Preliminary court filings indicate how oil and fish thought to be in the area fuelled the case.

“Kenya has acted unilaterally on the basis of its purported parallel boundary with Somalia, including in the territorial sea, to exploit both living and non-living resources on Somalia’s side of a provisionally drawn equidistant line,” the Somali official argues in a document filed to the Court.

“It has, for example, offered a number of petroleum exploration blocks that extend up to the northern limit of the parallel boundary it claims.”

BOUNDARY
At the centre of the tiff are six oil blocks: L-21, L-23, L-24, L-25 and L-5, which Somalia argues Kenya has awarded contracts to foreign prospecting firms even though they “lie entirely or predominantly on the Somali side".

These firms include Italian firm Eni SPA - which in 2012 was awarded L-21, L-23 and L24.

Block L-22 went to French firm Total while American company Anadarko Petroleum Corp was given L-5, according to submissions to the court.

Somalia is asking the ICJ to "complete course of the single maritime boundary dividing all the maritime areas appertaining to Somalia and to Kenya in the Indian Ocean, including the continental shelf beyond 200 nautical miles".

Somalia is basing its arguments on Articles 15, 74 and 83 of the 1982 United Nations Convention on the Law of the Sea, which both countries ratified in 1989.

The cited articles state that where two states share coasts adjacent or opposite each other, neither state should extend territorial boundaries beyond the median line “every point of which is equidistant from the nearest points on the baselines from which the breadth of the territorial seas of each of the two states is measured”, except where there is an agreement to do so.

In Kenya’s situation, it means Somalia wants the boundary to extend diagonally to the south at Kiunga into the sea, and not eastwards as it is today.

But that may also affect Kenya’s sea border with Tanzania.

The area in contest is about 100,000 square kilometres, forming a triangle east of the Kenya coast.

In 2009, Kenya and Somalia reached an MoU, which was then deposited to the UN in 2011.

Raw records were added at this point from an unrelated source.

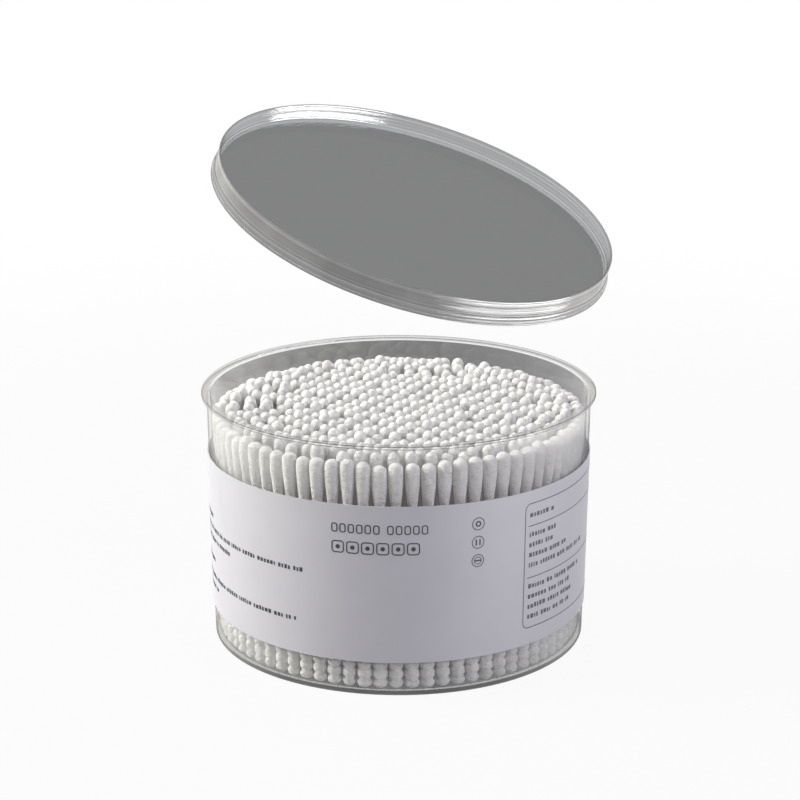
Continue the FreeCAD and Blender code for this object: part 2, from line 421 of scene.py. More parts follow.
@dataclass(frozen=True)
class Cotton:
    """Wound cotton: matt and soft, with fine strands round each tip, and painted shade between the tips."""

    light: Triple = (0.9, 0.893, 0.887)
    shade: Triple = (0.73, 0.712, 0.705)
    patch_scale: float = 330.0
    strand_scale: float = 560.0
    strand_stretch: float = 2.6
    strand_depth: float = 0.0011
    strand_strength: float = 0.8
    strand_heights: tuple[float, float] = (0.34, 0.52)
    strand_shade: float = 0.6
    # share of the cotton's colour that is left at full painted shade between the tips
    painted_shade_share: float = 0.84
    roughness: float = 0.95
    gleam: float = 0.15
    fuzz: float = 0.25
    fuzz_roughness: float = 0.5

    def material(self, groups: Groups) -> bpy.types.Material:
        """The cotton's material.

        Args:
            groups: The shared shader groups.

        Returns:
            The new material.
        """
        material, graph, out = new_material("cotton")
        place = graph.place()
        patches = use_group(graph, groups.mottle, Place=place, Scale=self.patch_scale)
        strands = use_group(
            graph, groups.fibres, Place=place, Scale=self.strand_scale, Stretch=self.strand_stretch
        )
        raised = graph.step(strands, *self.strand_heights, 0.0, self.strand_shade)
        tone = graph.math("ADD", graph.math("MULTIPLY", patches, 1 - self.strand_shade), raised)
        bump = graph.node("Bump", {
            "Height": strands, "Distance": self.strand_depth, "Strength": self.strand_strength,
        })
        # painted shade: the cotton is darker lower down the inner tips, where they lie between their
        # neighbours
        painted_shade = graph.node("Attribute", attribute_name=PAINTED_SHADE_ATTRIBUTE).outputs["Fac"]
        painted_shade_factor = graph.math("MULTIPLY_ADD", painted_shade, self.painted_shade_share - 1.0, 1.0)
        colour = graph.blend(tone, rgba(self.shade), rgba(self.light))
        colour = graph.node("VectorMath", {0: colour, "Scale": painted_shade_factor}, operation="SCALE").outputs[0]
        shader = graph.node("BsdfPrincipled", {
            "Base Color": colour,
            "Roughness": self.roughness,
            "Specular IOR Level": self.gleam,
            "Sheen Weight": self.fuzz,
            "Sheen Roughness": self.fuzz_roughness,
            "Normal": bump.outputs[0],
        })
        graph.tree.links.new(shader.outputs[0], out.inputs[0])
        return material


@dataclass(frozen=True)
class Bamboo:
    """Plain bamboo: long grain along the stick."""

    light: Triple = (0.5, 0.33, 0.25)
    shade: Triple = (0.3, 0.17, 0.13)
    grain_scale: float = 1500.0
    grain_stretch: float = 0.03
    grain_depth: float = 0.0001
    grain_strength: float = 0.4
    roughness: float = 0.6

    def material(self, groups: Groups) -> bpy.types.Material:
        """The bamboo's material.

        Args:
            groups: The shared shader groups.

        Returns:
            The new material.
        """
        material, graph, out = new_material("bamboo")
        grain = use_group(
            graph, groups.fibres, Place=graph.place(), Scale=self.grain_scale, Stretch=self.grain_stretch
        )
        bump = graph.node("Bump", {
            "Height": grain, "Distance": self.grain_depth, "Strength": self.grain_strength,
        })
        shader = graph.node("BsdfPrincipled", {
            "Base Color": graph.blend(grain, rgba(self.shade), rgba(self.light)),
            "Roughness": self.roughness,
            "Normal": bump.outputs[0],
        })
        graph.tree.links.new(shader.outputs[0], out.inputs[0])
        return material


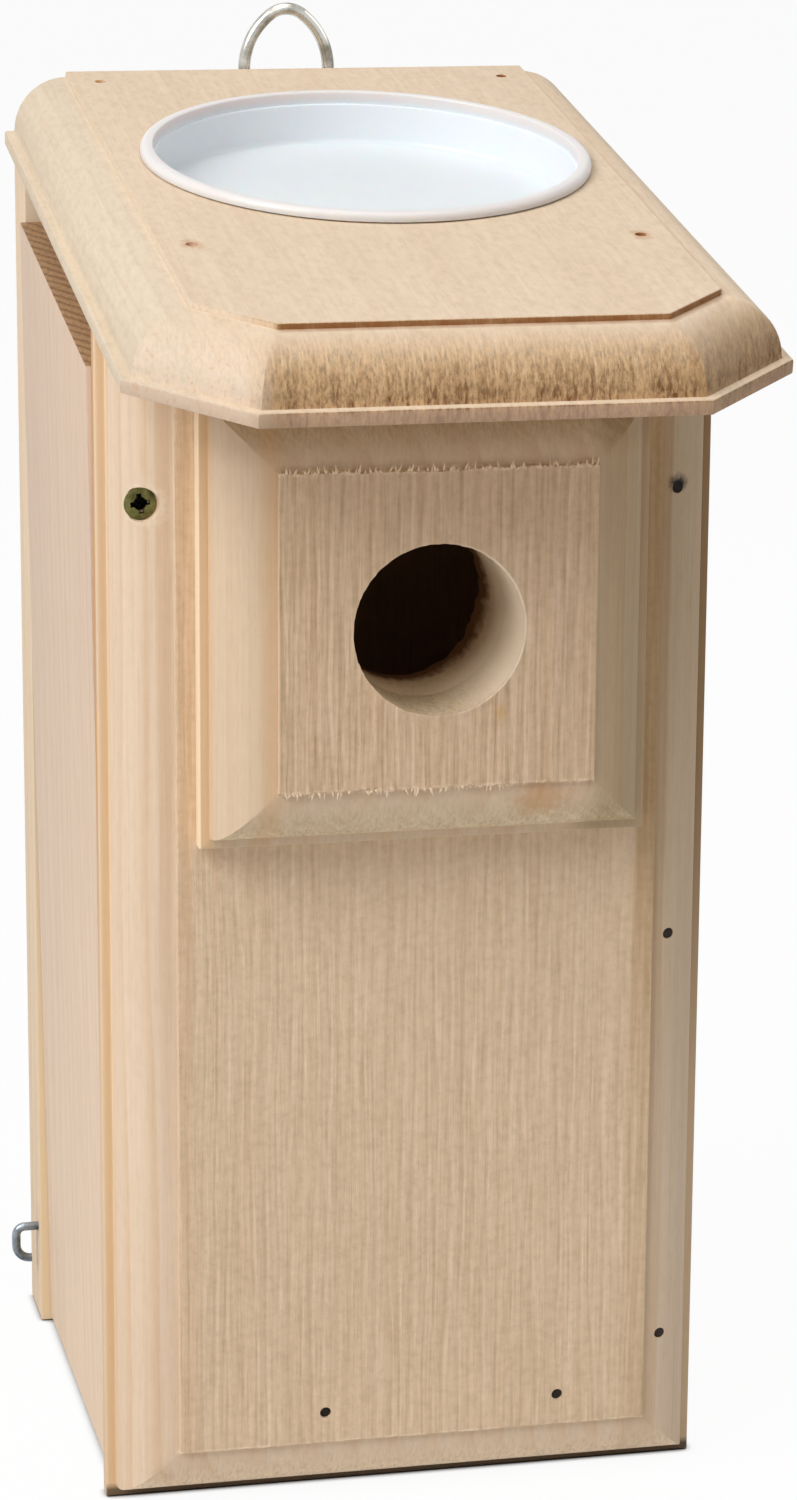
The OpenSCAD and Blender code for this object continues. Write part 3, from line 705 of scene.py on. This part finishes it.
        saw_height = g.math("ADD", g.times(grooves, 1.2 * saw), g.times(lines, 1.4 * saw))
        saw_height = g.math("ADD", saw_height, g.times(comb, present, 1.5 * saw))
        height = g.math("ADD", height, g.times(saw_height, sawn))

    if marks:
        colour = marks(g, p, colour, end_mask)

    broad = g.noise(p, (0.011, 0.011, 0.006), 3.0)
    colour = g.mix(0.6, colour, g.ramp(broad, [(0.3, (0.95, 0.945, 0.93)), (0.7, 1.03)]), "MULTIPLY")
    g.put(g.shader.inputs["Base Color"], colour)
    g.bump(height, 0.00016, 0.8)
    return g.finish(g.ramp(fine, [(0.3, 0.74), (0.7, 0.62)]), 0.3)


def plastic():
    g = Nodes("white_plastic")
    where = g.tree.nodes.new("ShaderNodeTexCoord").outputs["Object"]
    cloudy = g.noise(where, (14, 14, 14), 3.0)
    specks = g.noise(where, (900, 900, 900), 2.0)
    colour = g.ramp(cloudy, [(0.3, srgb(224, 223, 225)), (0.7, srgb(229, 228, 230))])
    # height over the roof's face: the rim is warmer, the wall paler
    over = g.math("ADD", g.times(g.axis(where, 2), COS * 1000), ROOF_FACE)
    over = g.math("SUBTRACT", over, g.times(g.axis(where, 1), SIN * 1000))
    wall = g.times(band(g, over, -4.6, 4.2, 0.6), 0.9)
    colour = g.mix(wall, colour, srgb(236, 236, 240))
    rim = g.rise(over, 0.0, 0.8)
    colour = g.mix(rim, colour, srgb(225, 220, 218))
    g.put(g.shader.inputs["Base Color"], colour)
    g.bump(specks, 0.00002, 0.5)
    g.shader.inputs["Subsurface Weight"].default_value = 0.35
    g.shader.inputs["Subsurface Scale"].default_value = 0.006
    return g.finish(g.ramp(cloudy, [(0.3, 0.34), (0.7, 0.28)]), 0.5)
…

The agreement had stated that the border would run east along the line of latitude, although further negotiations were to be held through the UN Commission on the Limits of the Continental Shelf.

MoU
This agreement also stated that maritime boundary adjustments would only occur after the commission had established the outer limits of shelf and that both sides would avoid courts as much as possible over the matter.

Kenya accuses Somalia of reneging on the MoU, but the man who signed that MoU for Somalia says the government’s hands were tied when Parliament rejected it.

“We had agreed to solve the problem with Kenya amicably through a bilateral agreement. But the Somali Parliament at the time rejected it and the Somali government.

“I don’t see any possibility that the case can come back to a bilateral agreement. We have to go through the process, we have to weigh the result of the Court, and we have to trust the international jurisdiction,” Abdirahman Warsame, the former Planning Minister and who is contesting for Presidency told the Nation.

The Court is only handling preliminary objections from Kenya and a response from Somalia this week. But Kenya might want to know that ICJ decisions are normally binding and final.